It's old, but conveys the design principles behind Unix, particularly how to
write little tools that work well with all the others. "The Art of Unix
Programming" is also good, despite Eric S. Raymond's getting on a soapbox all
the time.

The 4.4 BSD supplementary books (PSD, USD, SMM, etc.) are full of major
documentation, with chapters on vi, awk, cc, yacc, gprof, etc. They're very
old-school. (OpenBSD installs them with its default documentation, I think
FreeBSD does as well.) Some parts will be obsolete, but the big ideas are the
same. For example, it covers lex and yacc better in about ten pages each than
the O'Reilly book could in twenty times that. Same with make, and several
other major parts in the Unix toolchain.

For starters, learn to use: apropos, cron, the basics of sed and awk, the
shebang, a _real_ editor, screen or tmux, tar, gzip, and find. Read man pages,
see where they lead you.
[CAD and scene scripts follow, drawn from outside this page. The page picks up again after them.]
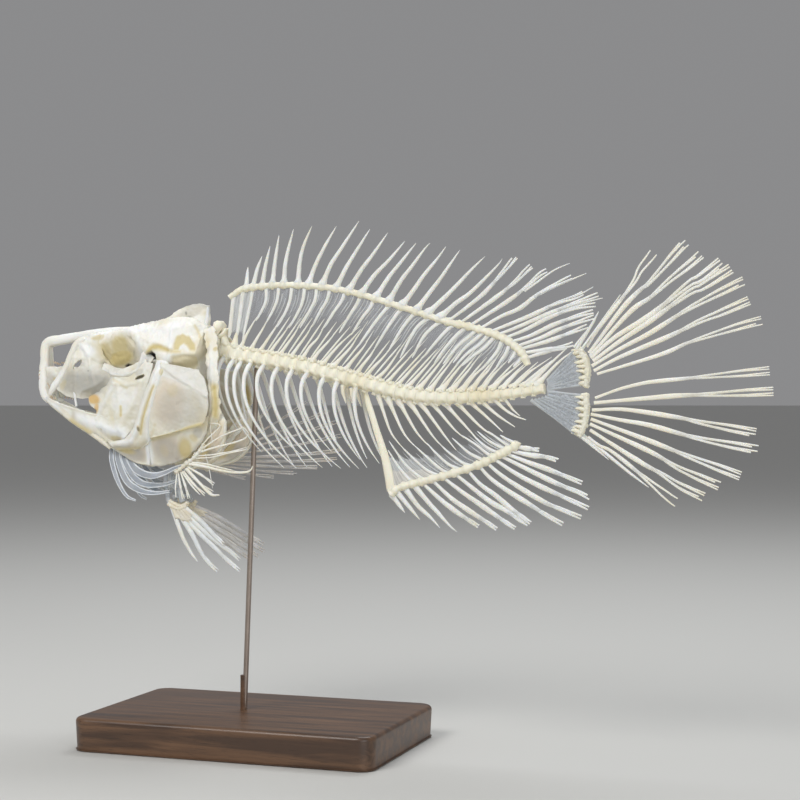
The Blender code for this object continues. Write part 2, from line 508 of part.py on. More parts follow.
DORSAL_LINE = smooth(DORSAL_BAR, 81)
ANAL_LINE = smooth(ANAL_BAR, 61)
HARD = (0.95, 0.68, 0.22)
SOFT = (0.5, 0.85, 0.4)
CAUDAL = (0.6, 0.95, 0.4)


def bar_tube(name, points, radius):
    return rods(name, [[(p.x, 0.0, p.y, radius) for p in points]], sides=6)


def elements(table, first_soft=0):
    """Paths of a fin's spines and rays; those before first_soft are spines."""
    return [[(x, 0.0, z, radius) for (x, z), radius in zip(line, HARD if k < first_soft else SOFT)]
            for k, line in enumerate(table)]


def build_dorsal_fin():
    paths = elements(DORSAL_FIN, DORSAL_SPINES)
    split = height_on(DORSAL_LINE, DORSAL_SPLIT)
    front = [p for p in DORSAL_LINE[::5] if p.x < DORSAL_SPLIT - 1.0] + [Vector((DORSAL_SPLIT - GAP / 2, split))]
    rear = [Vector((DORSAL_SPLIT + GAP / 2, split))] + [p for p in DORSAL_LINE[::8] if p.x > DORSAL_SPLIT + 1.0]
    front_bearers = spines([b for b in DORSAL_BEARERS if b[0][0] < DORSAL_SPLIT], BEARER_RADII) + front_plates()
    rear_bearers = spines([b for b in DORSAL_BEARERS if b[0][0] > DORSAL_SPLIT], BEARER_RADII)
    for name, bar, up, down in (("dorsal_fin_spines", front, paths[:DORSAL_SPINES], front_bearers),
                                ("dorsal_fin_rays", rear, paths[DORSAL_SPINES:], rear_bearers)):
        solid = united(name, bar_tube("bar", bar, 1.0), rods("rays", up, sides=3), rods("bearers", down, sides=3))
        finish(solid, name, "pale")


def front_plates():
    """The two upright plates under the front end of the bar."""
    return [[(-65.4, 0.0, 39.4, 0.9), (-66.4, 0.0, 30.0, 0.9), (-67.4, 0.0, 23.2, 0.6)],
            [(-61.6, 0.0, 41.2, 0.8), (-63.0, 0.0, 31.0, 0.8), (-64.4, 0.0, 22.6, 0.5)]]


def build_anal_fin():
    stout = [(x, 0.0, z, radius) for (x, z), radius in zip(FIRST_BEARER, FIRST_BEARER_RADII)]
    bearers = spines(ANAL_BEARERS, BEARER_RADII) + [stout]
    tube = bar_tube("bar", ANAL_LINE[::10], 1.0)
    rays = rods("rays", elements(ANAL_FIN, 4), sides=3)
    finish(united("anal", tube, rays, rods("bearers", bearers, sides=3)), "anal_fin", "pale")


def caudal_rays(band, table):
    """Rays of one lobe, each from the nearest place on the middle of its band."""
    line = smooth(band, 41)
    paths = []
    for foot, middle, tip in table:
        start = min(line[1:-1], key=lambda p: (p - Vector(foot)).length)
        paths.append([(x, 0.0, z, radius) for (x, z), radius in zip((start, middle, tip), CAUDAL)])
    return paths


def build_tail_fin():
    for name, edges in (("tail_plate_upper", UPPER_PLATE), ("tail_plate_lower", LOWER_PLATE)):
        finish(plate(name, edges, 4, 1, lambda x, z: 0.0, 1.2), name, "pale")
    short = [(*SHORT_RAY[0], 0.4), (*SHORT_RAY[1], 0.3)]
    for name, band, table, aside in (("caudal_fin_upper", UPPER_BAND, UPPER_RAYS, [short]),
                                     ("caudal_fin_lower", LOWER_BAND, LOWER_RAYS, [])):
        tube = bar_tube("band", smooth(band, 6), 1.7)
        finish(united(name, tube, rods("rays", caudal_rays(band, table) + aside, sides=3)), name, "cream")


# --- head ------------------------------------------------------------------------------------

def head_side(side, inset=0.0):
    """A function giving the y of the head's side, drawn in by inset, at (x, z)."""
    return lambda x, z: side * (between(HEAD_WIDTH, x) * between(HEAD_TAPER, z) - inset)


def skull_block():
    """The braincase, roof and snout as a loft through rings of ten points."""
    mesh = bpy.data.meshes.new("skull")
    work = bmesh.new()
    rings = []
    for x, roof, side, base, roof_width, side_width, base_width in SKULL_STATIONS:
        low = (side + base) / 2
        low_width = (side_width + base_width) * 0.5
        half = [(0.0, roof), (roof_width, roof - 0.6), (side_width, side), (low_width, low), (base_width, base)]
        ring = half + [(0.0, base - 0.3)] + [(-y, z) for y, z in reversed(half[1:])]
        rings.append([work.verts.new(place(x, y, z)) for y, z in ring])
    for first, second in zip(rings, rings[1:]):
        for i in range(len(first)):
            j = (i + 1) % len(first)
            work.faces.new((first[i], first[j], second[j], second[i]))
    work.faces.new(rings[0])
    work.faces.new(rings[-1])
    work.to_mesh(mesh)
    work.free()
    obj = bpy.data.objects.new("skull", mesh)
    bpy.context.scene.collection.objects.link(obj)
    weld(obj)
    return obj


def outline_plate(name, outline, thickness):
    """A flat outline of (x, z) points, extruded to a thickness about the middle plane."""
    curve = bpy.data.curves.new(name, "CURVE")
    curve.dimensions = "2D"
    curve.fill_mode = "BOTH"
    curve.extrude = thickness * MM / 2
    spline = curve.splines.new("POLY")
    spline.points.add(len(outline) - 1)
    spline.use_cyclic_u = True
    for point, (x, z) in zip(spline.points, outline):
        point.co = ((x + AXIS_X) * MM, (z + AXIS_Z) * MM, 0.0, 1.0)
    drawn = bpy.data.objects.new(name, curve)
    drawn.rotation_euler = (math.pi / 2, 0.0, 0.0)
    bpy.context.scene.collection.objects.link(drawn)
    bpy.context.view_layer.update()
    solid = evaluated_copy(drawn, name)
    solid.data.transform(solid.matrix_world)
    solid.matrix_world.identity()
    weld(solid)
    return solid


def orbit_cutter(side):
    work = bmesh.new()
    bmesh.ops.create_uvsphere(work, u_segments=10, v_segments=6, radius=1.0)
    for vertex in work.verts:
        x, y, z = (c * r for c, r in zip(vertex.co, ORBIT_RADII))
        vertex.co = place(ORBIT[0] + x, side * ORBIT[1] + y, ORBIT[2] + z)
    mesh = bpy.data.meshes.new("orbit")
    work.to_mesh(mesh)
    work.free()
    obj = bpy.data.objects.new("orbit", mesh)
    bpy.context.scene.collection.objects.link(obj)
    return obj


def build_skull():
    solid = united("skull", skull_block(), outline_plate("crest", CREST, CREST_THICKNESS))
    for side in (-1, 1):
        solid = boolean(solid, orbit_cutter(side), "DIFFERENCE")
    finish(solid, "skull", "ivory")


def build_jaws():
    arch = rods("arch", [JAW_ARCH, mirrored(JAW_ARCH), JAW_PROCESS])
    ball = rods("ball", [[(-146.7, 0.0, 22.4, 1.2), (-144.0, 0.0, 22.9, 1.5)]], sides=6)
    finish(united("upper_jaw", ball, arch), "upper_jaw", "pale")
    chin = rods("chin", [JAW_CHIN])
    left = plate("left", LOWER_JAW, 5, 2, head_side(-1, 0.6), 1.2)
    right = plate("right", LOWER_JAW, 5, 2, head_side(1, 0.6), 1.2)
    finish(united("lower_jaw", chin, left, right), "lower_jaw", "pale")


def suborbital(side):
    depth = head_side(side, 0.2)
    return [[(x, depth(x, z), z, 0.7) for x, z in (tuple(p) for p in smooth(SUBORBITAL, 6))]]


def build_head_side(name, side):
    """The bones on one side of the head, each a plate on the head's curved side."""
    outer = head_side(side, -0.7)
    finish(rods("maxilla", [[(x, side * y, z, r) for x, y, z, r in MAXILLA]], 6), "maxilla_" + name, "pale")
    cheek_front = plate("lachrymal", LACHRYMAL, 5, 2, head_side(side, 0.2))
    finish(united("lachrymal", cheek_front, rods("ring", suborbital(side))), "lachrymal_" + name, "pale")
    finish(plate("cheek", CHEEK, 6, 2, head_side(side, 2.2)), "cheek_" + name, "ivory")
    finish(plate("preopercle", PREOPERCLE, 5, 1, outer, 0.8), "preopercle_" + name, "cream")
    finish(plate("opercle", OPERCLE, 4, 3, head_side(side, 0.5)), "opercle_" + name, "ivory")
    finish(plate("subopercle", SUBOPERCLE, 4, 2, head_side(side, 1.85)), "subopercle_" + name, "ivory")
    finish(plate("interopercle", INTEROPERCLE, 4, 1, head_side(side, 0.7)), "interopercle_" + name, "ivory")


def build_gill_rays(name, side):
    """The hyoid bar and the curved gill-cover rays that hang from it."""
    bar = rods("bar", [[(x, side * y, z, 1.2) for x, y, z in HYOID_BAR]])
    rays = []
    for controls in GILL_RAYS:
        line = smooth([(x, side * y, z) for x, y, z in controls], 5)
        radii = (0.7, 1.1, 1.1, 0.9, 0.4)
        rays.append([(*p, r) for p, r in zip(line, radii)])
    finish(united("gill", bar, rods("rays", rays, sides=3, twist="MINIMUM")), "gill_rays_" + name, "pale")


# --- shoulder and paired fins -------------------------------------------------------------------

def build_shoulder(name, side):
    arch = rods("arch", [[(x, side * y, z, r) for x, y, z, r in SHOULDER]])
    blade = plate("blade", SHOULDER_BLADE, 3, 2, lambda x, z: side * shoulder_depth(x), 0.9)
    finish(united("shoulder", arch, blade), "shoulder_" + name, "cream")


def shoulder_depth(x):
    """Distance from the middle of the shoulder's blade at a place along the body."""
    return between(SHOULDER_DEPTH, x)


def build_pectoral_fin(name, side, table):
    line = smooth(PECTORAL_BASE, 41)
    foot_tube = []
    rays = []
    for k, (length, angle) in enumerate(table):
        foot = line[int(k / (len(table) - 1) * (len(line) - 1))]
        y = shoulder_depth(foot.x) + PECTORAL_OUTSIDE
        foot_tube.append((foot.x, side * y, foot.y, 0.9))
        tip = polar(foot, length, angle)
        rays.append(straight(foot, tip, [(0.0, 0.5), (1.0, 0.28)],
                             y_foot=side * y, y_tip=side * (y + PECTORAL_SPLAY * length)))
    tube = rods("foot", [foot_tube[::2] if len(foot_tube) % 2 else foot_tube], sides=6)
    finish(united("pectoral", tube, rods("rays", rays, sides=3)), "pectoral_fin_" + name, "pale")


def build_pelvis():
    left = rods("left", [mirrored(PELVIC_BONE), PELVIC_BONE], sides=6)
    bridge = rods("bridge", [[(-85.6, -3.0, -PELVIC_BRIDGE, 1.3), (-85.6, 3.0, -PELVIC_BRIDGE, 1.3)]], 6)
    finish(united("pelvis", left, bridge), "pelvic_girdle", "ivory")


def build_pelvic_fin(name, side, tips):
    y = side * 3.6
    tube = rods("foot", [[(x, y, z, 0.95) for x, z in PELVIC_BASES]], sides=6)
    rays = []
    for k, (foot, tip) in enumerate(zip(PELVIC_BASES, tips)):
        rays.append(straight(foot, tip, [(0.0, 0.65), (0.55, 0.8), (1.0, 0.35)], bow=0.04,
                             y_foot=y, y_tip=side * (5.0 + 0.6 * k)))
    finish(united("pelvic", tube, rods("rays", rays, sides=3)), "pelvic_fin_" + name, "pale")


# --- stand ------------------------------------------------------------------------------------

def build_base():
    """A flat block with rounded corners and chamfered edges, drilled for the rod."""
    work = bmesh.new()
    bmesh.ops.create_cube(work, size=1.0)
    for vertex in work.verts:
        vertex.co = Vector((vertex.co.x * BASE_LENGTH, vertex.co.y * BASE_WIDTH,
                            (vertex.co.z + 0.5) * BASE_HEIGHT)) * MM
    corners = [e for e in work.edges if abs(e.verts[0].co.z - e.verts[1].co.z) > 0.5 * BASE_HEIGHT * MM]
    bmesh.ops.bevel(work, geom=corners, offset=BASE_ROUND * MM, segments=3, affect="EDGES", profile=0.5)
    rims = [e for e in work.edges if all(v.co.z > (BASE_HEIGHT - 0.01) * MM for v in e.verts)]
    bmesh.ops.bevel(work, geom=rims, offset=BASE_CHAMFER * MM, segments=1, affect="EDGES", profile=0.5)
    mesh = bpy.data.meshes.new("base")
    work.to_mesh(mesh)
    work.free()
    block = bpy.data.objects.new("base", mesh)
    bpy.context.scene.collection.objects.link(block)
    weld(block)
    over = (ROD_FOOT[0], 0.0, ROD_FOOT[1] - GAP, ROD_RADIUS + 1.2 * GAP)
    lean = (ROD_TOP[0] - ROD_FOOT[0]) / (ROD_TOP[1] - ROD_FOOT[1])
    hole = rods("hole", [[over, (ROD_FOOT[0] + 20 * lean, 0.0, ROD_FOOT[1] + 20, over[3])]], 8)
    finish(boolean(block, hole, "DIFFERENCE"), "stand_base", "wood")


def build_rod():
    path = [(ROD_FOOT[0], 0.0, ROD_FOOT[1], ROD_RADIUS), (ROD_TOP[0], 0.0, ROD_TOP[1], ROD_RADIUS)]
    finish(rods("rod", [path], sides=8), "stand_rod", "steel")


clear_scene()
MODEL = bpy.data.collections.new("fish_skeleton")
bpy.context.scene.collection.children.link(MODEL)

build_base()
build_rod()
build_trunk()
build_tail_column()
build_dorsal_fin()
build_anal_fin()
build_tail_fin()
build_skull()
build_jaws()
for SIDE_NAME, SIDE in (("left", -1), ("right", 1)):
    build_head_side(SIDE_NAME, SIDE)
    build_gill_rays(SIDE_NAME, SIDE)
    build_shoulder(SIDE_NAME, SIDE)
build_pectoral_fin("left", -1, LEFT_PECTORAL)
build_pectoral_fin("right", 1, RIGHT_PECTORAL)
build_pelvis()
build_pelvic_fin("left", -1, LEFT_PELVIC)
build_pelvic_fin("right", 1, RIGHT_PELVIC)
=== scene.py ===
import math
import random

import bmesh
import bpy
import numpy as np
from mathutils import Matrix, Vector, noise


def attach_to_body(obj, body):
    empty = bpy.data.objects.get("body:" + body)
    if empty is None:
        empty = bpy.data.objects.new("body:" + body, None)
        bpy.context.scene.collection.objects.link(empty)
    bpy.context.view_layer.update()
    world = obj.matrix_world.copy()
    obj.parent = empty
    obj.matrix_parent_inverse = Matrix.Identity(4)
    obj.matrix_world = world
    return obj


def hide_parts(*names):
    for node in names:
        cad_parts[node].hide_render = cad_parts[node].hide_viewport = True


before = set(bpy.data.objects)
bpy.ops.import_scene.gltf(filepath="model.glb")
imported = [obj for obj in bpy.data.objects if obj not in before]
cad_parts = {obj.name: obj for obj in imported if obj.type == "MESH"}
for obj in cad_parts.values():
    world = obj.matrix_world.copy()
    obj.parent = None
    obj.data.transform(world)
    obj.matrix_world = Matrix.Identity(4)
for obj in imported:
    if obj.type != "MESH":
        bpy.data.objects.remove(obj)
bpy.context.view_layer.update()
MM = 0.001

# --- Studio -----------------------------------------------------------------------------------
# A plain pale floor, a plain grey surround, and three soft boxes that light the fish from the
# front, the side and behind. The camera is level with it.

scene = bpy.context.scene
scene.view_settings.view_transform = "Standard"


def node(tree, kind, sockets=None, **settings):
    """Adds a node, sets its properties, and sets or links its input sockets."""
    made = tree.nodes.new(kind)
    for key, value in settings.items():
        setattr(made, key, value)
    for key, value in (sockets or {}).items():
        socket = made.inputs[key]
        if isinstance(value, bpy.types.NodeSocket):
            tree.links.new(value, socket)
        else:
            socket.default_value = value
    return made


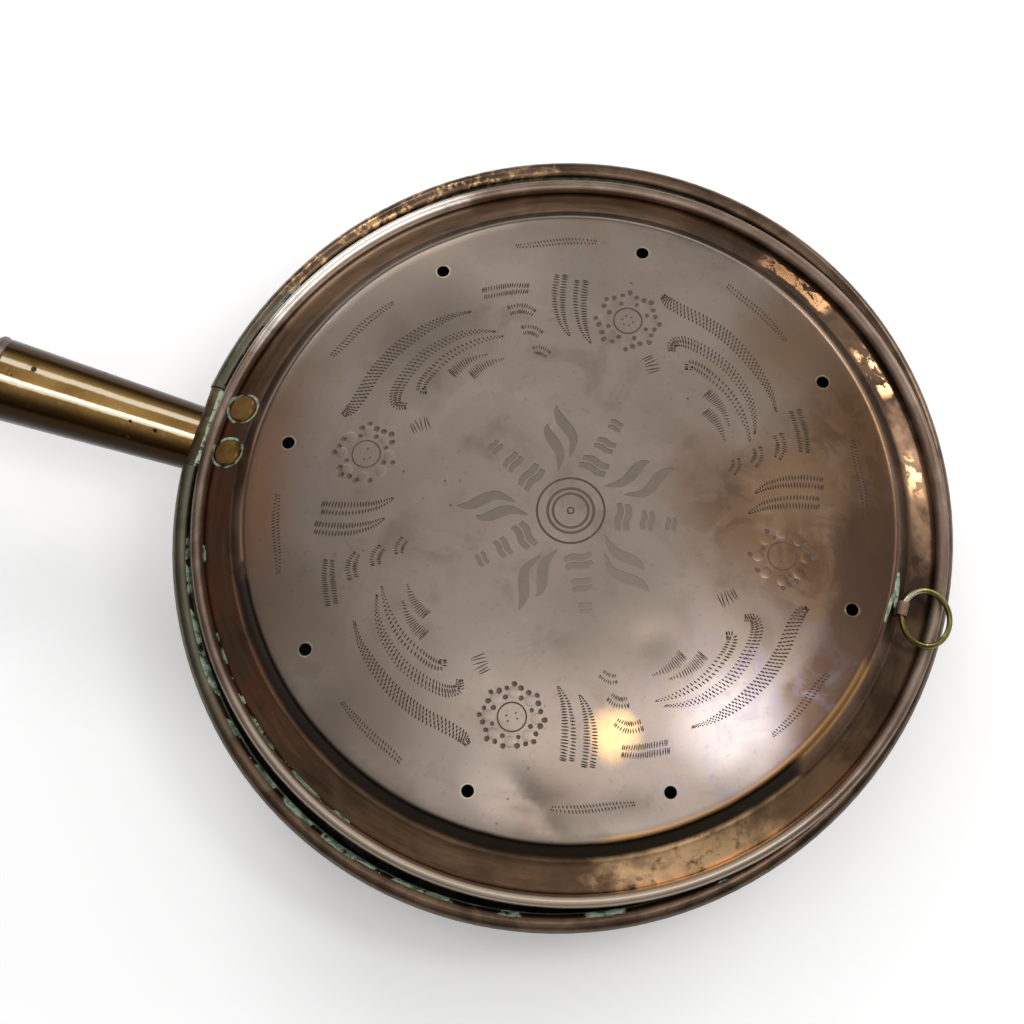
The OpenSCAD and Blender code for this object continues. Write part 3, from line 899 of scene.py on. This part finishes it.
def creaseAt(x, y):
    depth = 0.0
    here = Vector((x, y))
    for start, end, deep, reach in creases:
        start, end = Vector(start), Vector(end)
        line = end - start
        share = min(1.0, max(0.0, (here - start).dot(line) / line.length_squared))
        away = (here - start - line * share).length
        fade = 1.0 - (2 * share - 1) ** 4 * 0.6
        depth += deep * fade * math.exp(-away / reach * 2.0)
    return depth


def dentAt(x, y):
    depth = -creaseAt(x, y)
    for dx, dy, size, deep, stretch, turn in dents:
        c, s = math.cos(math.radians(turn)), math.sin(math.radians(turn))
        along = ((x - dx) * c + (y - dy) * s) / (size * stretch)
        across = ((y - dy) * c - (x - dx) * s) / size
        depth -= deep * math.exp(-2.0 * (along * along + across * across))
    for size, seat, high in unevenness:
        depth += noise.noise(Vector((x / size, y / size, seat))) * high
    return depth


def domeLid(lid, shape):
    # raise the chased sheet into its dome, with the dents of use
    edgeR = shape["panelEdge"]
    ball = shape["domeRadius"]
    edgeRise = math.sqrt(ball * ball - edgeR * edgeR)
    for vertex in lid.data.vertices:
        x, y = (vertex.co.x - lidAxis.x) / mm, vertex.co.y / mm
        r = math.hypot(x, y)
        rise = math.sqrt(ball * ball - r * r) - edgeRise if r < edgeR else 0.0
        keep = min(1.0, max(0.0, (dentFade["rim"] - r) / dentFade["rimWidth"]))
        top = min(1.0, max(0.0, r / dentFade["centreWidth"]))
        vertex.co.z += (rise + dentAt(x, y) * keep * top) * mm


lidSlots = [bpy.data.materials.new(name) for name in ("sheet", "lining", "dints", "hatching", "bosses")]


def brushSlivers(lid):
    # slivers left standing between overlapping marks are brushed away
    pickUp(lid)
    bpy.ops.object.mode_set(mode="EDIT")
    bpy.ops.mesh.select_mode(type="VERT")
    bpy.ops.mesh.select_all(action="DESELECT")
    leaveEdit()
    outermost = max(lid.data.vertices, key=lambda vertex: (vertex.co - lidAxis).xy.length)
    outermost.select = True
    bpy.ops.object.mode_set(mode="EDIT")
    bpy.ops.mesh.select_linked()
    bpy.ops.mesh.select_all(action="INVERT")
    bpy.ops.mesh.delete(type="VERT")
    leaveEdit()


def makeLid():
    lid = spinLid(lidSheet)
    inSlot(lid, 0)
    topZ = lidSheet["edgeHeight"] * mm
    work = ((raisePetals(flower), "UNION"), (chaseOrnament(), "DIFFERENCE"), (drillVents(vent), "DIFFERENCE"))
    for tool, operation in work:
        tool.data.transform(Matrix.Translation((lidAxis.x, 0, topZ)) @ Matrix.Diagonal((mm, mm, mm, 1)))
        fit(lid, "BOOLEAN", operation=operation, object=tool, solver="MANIFOLD")
        bpy.data.objects.remove(tool)
    brushSlivers(lid)
    return lid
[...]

Try to automate stuff, and go spelunking in the
infrastructure for whatever Unix distro you use.

I also found that I learned a LOT by getting away from stuff that assumed
Linux. Soooo much Linux newbie stuff is written by people who only know Linux
(and may use GNOME for most things, really). You don't really learn Unix that
way. Also, watch out for people who assume that bash is the standard shell. (A
pet peeve of mine.)

------
subbu
cd - (Go back to previous working directory)

sudo !! (Run the last command as root)

:w !sudo tee % (Save a readonly file in VIM)

> tmp.file (Empty a file)

cmd !$ (Run cmd with previous commands arguments)

They are just some of my favorites.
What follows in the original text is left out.